Mas há solução: os aplicativos permitem, em quase todos os suportes digitais, bloquear o acesso a conteúdos inadequados. Obviamente, existem exposições incontroláveis por intermédio do smartphone dos amigos. É essencial falar sobre o assunto com as crianças e adolescentes. Não é uma solução final mas, infelizmente, é uma opção enquanto o poder público não ousa regular com seriedade o acesso de menores de idade aos conteúdos hiper-violentos, pornográficos e racistas ... Os conteúdos “estimulantes”, em especial, esgotam de forma duradoura as capacidades cognitivas da criança. De manhã, deixar ela sonhar, se entediar e tomar o café da manhã num ambiente sereno é saudável. Acredite! O reflexo poderá ser percebido no rendimento escolar. Também, as telas “noturnas” afetam intensamente a duração (deita-se mais tarde) e a qualidade (dorme-se mal) do sono. Os conteúdos “estimulantes” são, também, muito prejudiciais. Desligar tudo ao menos 1h30 antes da hora de ir para a cama é o indicado.

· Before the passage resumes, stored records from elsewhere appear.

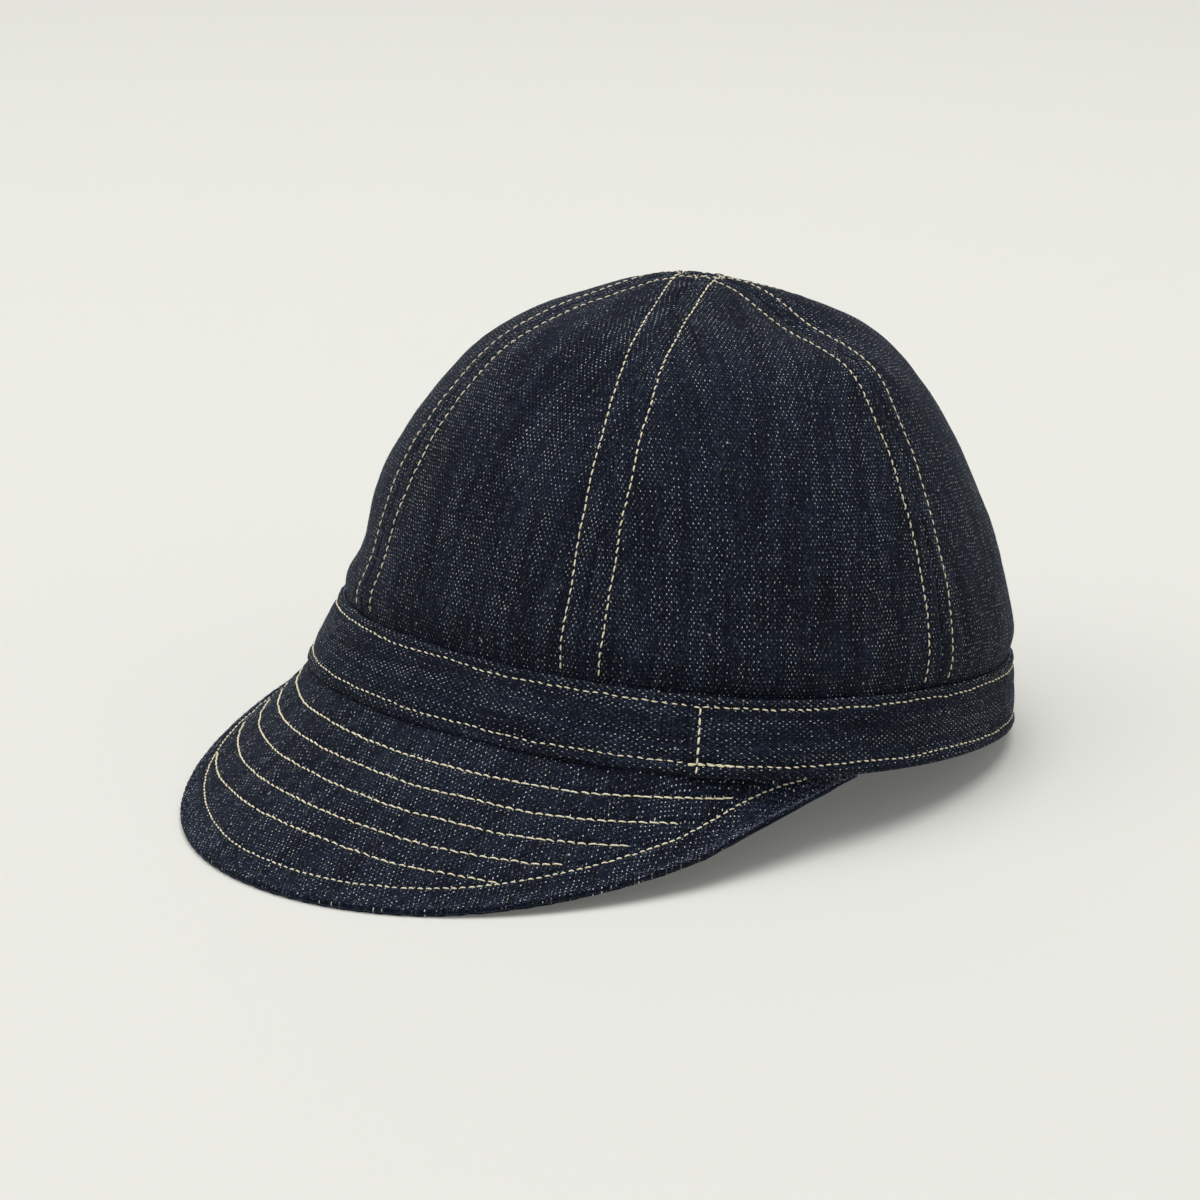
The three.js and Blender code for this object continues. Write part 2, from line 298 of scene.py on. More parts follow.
def band_point(azimuth, level, inset):
    """Points of the headband, where level is 0 at its lower edge and 1 at its upper one."""
    azimuth, level, inset = np.broadcast_arrays(azimuth, level, inset)
    a = np.radians(azimuth)
    scale = (1 + (BAND_TOP_SCALE - 1) * level) * corner_scale(azimuth)
    reach = np.clip(np.abs(turn(azimuth, 0)) / BAND_FLARE_REACH, 0, 1)
    flare = BAND_FLARE * (0.5 + 0.5 * np.cos(math.pi * reach)) * (1 - level)
    x = (HALF_WIDTH * scale + flare - inset) * np.sin(a)
    y = -(HALF_LENGTH * scale + flare - inset) * np.cos(a)
    return place(x, y, BAND_HEIGHT * level)


def crown_base(azimuth, row, swell):
    """Points of the crown's face without its seams, and their distances from the line to its tip."""
    azimuth, row, swell = np.broadcast_arrays(azimuth, row, swell)
    angle = np.clip(row, 0, 90)
    a = np.radians(azimuth)
    reach = profile_at(1, angle) + swell * profile_at(2, angle)
    held = smooth(angle, 0, HELD_BY_BAND) * smooth(90 - angle, 0, HELD_BY_TIP)
    for fold_azimuth, fold_angle, wide, tall, depth in CROWN_FOLDS:
        across = turn(azimuth, fold_azimuth) / wide
        along = (angle - fold_angle) / tall
        reach = reach + held * depth * np.exp(-across ** 2 - along ** 2)
    mean_radius = BAND_TOP_SCALE * (HALF_LENGTH + HALF_WIDTH) / 2
    height = reach * np.sin(np.radians(angle))
    share = np.clip(height / mean_radius, 0, 1)
    corners = corner_scale(azimuth) * (1 - share) + share
    wide = (BAND_TOP_SCALE * HALF_WIDTH / mean_radius * (1 - share) + share) * corners
    long = (BAND_TOP_SCALE * HALF_LENGTH / mean_radius * (1 - share) + share) * corners
    radius = reach * np.cos(np.radians(angle))
    x = wide * radius * np.sin(a) + TIP_X * share
    y = -long * radius * np.cos(a) + TIP_Y * share
    above = place(x, y, BAND_HEIGHT + height)
    tucked = band_point(azimuth, 1 + np.minimum(row, 0) / BAND_HEIGHT, BAND_WALL + GAP)
    return np.where((row < 0)[..., None], tucked, above), radius


def panel_swell(azimuth):
    """0 at the crown's seams and 1 at the middle of each panel."""
    swell = np.zeros(np.shape(azimuth))
    for start, end in zip(SEAM_AZIMUTHS, SEAM_AZIMUTHS[1:]):
        share = np.mod(azimuth - start, 360) / (end - start)
        swell = np.where(share < 1, np.sin(math.pi * np.clip(share, 0, 1)), swell)
    return swell


def crown_normal(azimuth, row):
    """Unit normals of the crown's face, which turn to run straight up at the tip."""
    step = 0.5
    near = np.where(row < 1, np.minimum(row, -1), row)

    def at(beside, level):
        return crown_base(beside, level, panel_swell(beside))[0]

    around = at(azimuth + step, near) - at(azimuth - step, near)
    upward = at(azimuth, near + step) - at(azimuth, np.minimum(near, 89.4) - step)
    normal = unit(np.cross(around, upward))
    up = np.array([0, math.sin(LEAN), math.cos(LEAN)])
    blend = smooth(row, 78, 89)[..., None]
    return unit(normal * (1 - blend) + up * blend)


def beside_seam(azimuth, seam, radius):
    """How far to the side of a crown seam points lie, and 1 on the seam's own side of the crown,
    which fades to 0 just past the tip."""
    delta = np.radians(turn(azimuth, seam))
    across = np.where(np.abs(delta) < math.pi / 2, radius * np.sin(delta), radius)
    return across, smooth(radius * np.cos(delta), -6, -1)


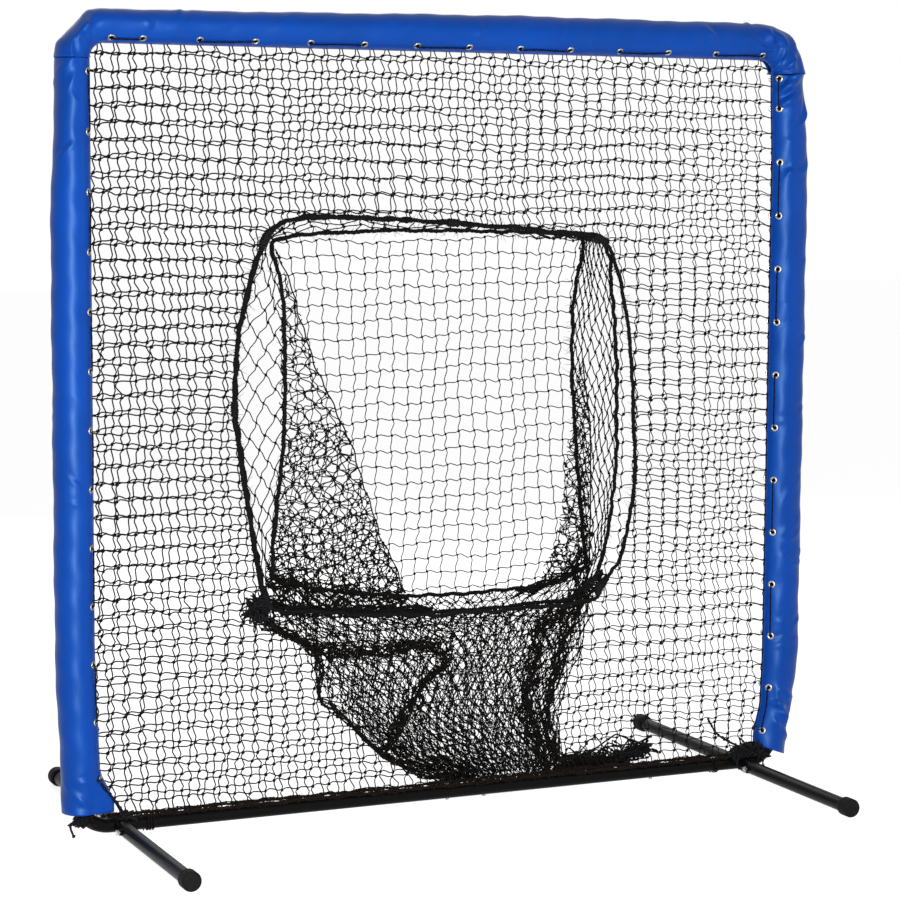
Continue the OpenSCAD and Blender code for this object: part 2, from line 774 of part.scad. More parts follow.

Um ponto de extrema importância. As telas devem ficar fora do alcance durante as refeições, os deveres e as conversas familiares. Quanto mais um cérebro em desenvolvimento é submetido a multitarefas, mais ele se torna permeável à distração. Além disso, quanto mais coisas ele faz ao mesmo tempo, pior é seu desempenho e pior é seu nível de aprendizado e memorização. O cérebro não foi arquitetado para as práticas da nova modernidade digital. Menos telas significa mais vida! Estas regras, sem dúvida restritivas, nada têm de extravagantes. Elas são incrivelmente eficazes! Quanto às horas reconquistadas da hegemonia das telas, é preciso devolvê-las à vida. Isso não é simples nem imediato, pois é toda a ecologia familiar que precisa se reorganizar. Mas se houver vontade, a galera se adapta, e o tempo “vazio”, enfim, pode se rechear de novas atividades: falar, trocar ideias, dormir, praticar esporte, tocar um instrumento musical, desenhar, pintar, esculpir, dançar, cantar, fazer cursos de teatro e, obviamente e muito importante, ler. E se o livro parecer realmente inóspito, muito simples, é só alçar mão das histórias em quadrinhos. Muitas delas são repletas de de uma riqueza criativa e linguística de causar surpresa. Enfim, se tudo isso parece um tanto difícil, jamais esquecer de uma coisa: no futuro, muitos agradecerão por ter oferecido à sua existência a fertilidade libertadora do esporte, do pensamento e da cultura, no lugar da esterilidade perniciosa das telas.